Integrating the Google News Top-Story into the Rocky Mountain News Homepage

These screencasts illustrate two things:

  1. Grabbing content from a page via the mouse, and storing it in a “Clipboard” for later reuse.
  2. Inserting content into a new page, selecting from the available “Clipboard” of previously grabbed content.

Using this methodology one can clip any arbitrary piece of web content (images, articles, headlines, blog posts, etc.) and insert it into any other web page. It’s worth noting that this process occurs almost entirely using the mouse; the only keyboard interaction required involves typing out a name to identify the clipped content.

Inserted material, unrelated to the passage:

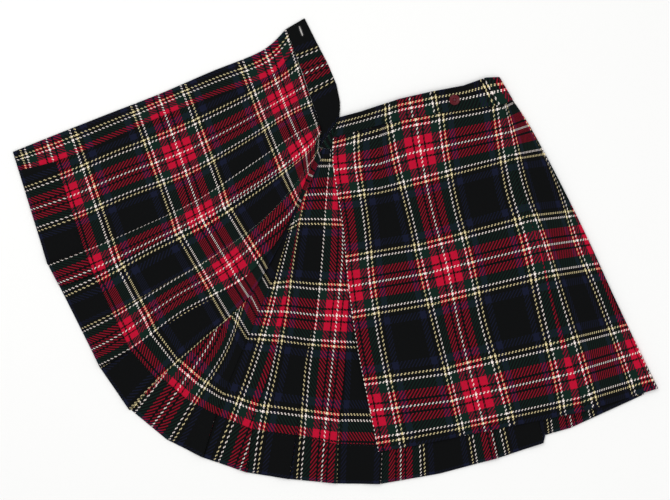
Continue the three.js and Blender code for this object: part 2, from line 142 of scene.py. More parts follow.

On a technical level, cutting and pasting web content is difficult; one cannot simply grab and re-insert raw HTML fragments into web pages. There are a number of hurdles to overcome in order to perform these types of manipulations reliably. A few items that must be considered include: relative URL links, CSS content, Javascript, name/class/id conflicts between a web page and any pasted content, character set differences, how remote servers deal with Referrer headers, etc. We’ve had a good time working out solutions to these issues and others not mentioned above.

For those interested in playing around with cutting-and-pasting web content, we’re going to be opening up invitatations to our AlchemyPoint Technology Preview in the next few weeks. This preview supports the ability to perform all sorts of web manipulations, cut-and-paste of web content being just one example.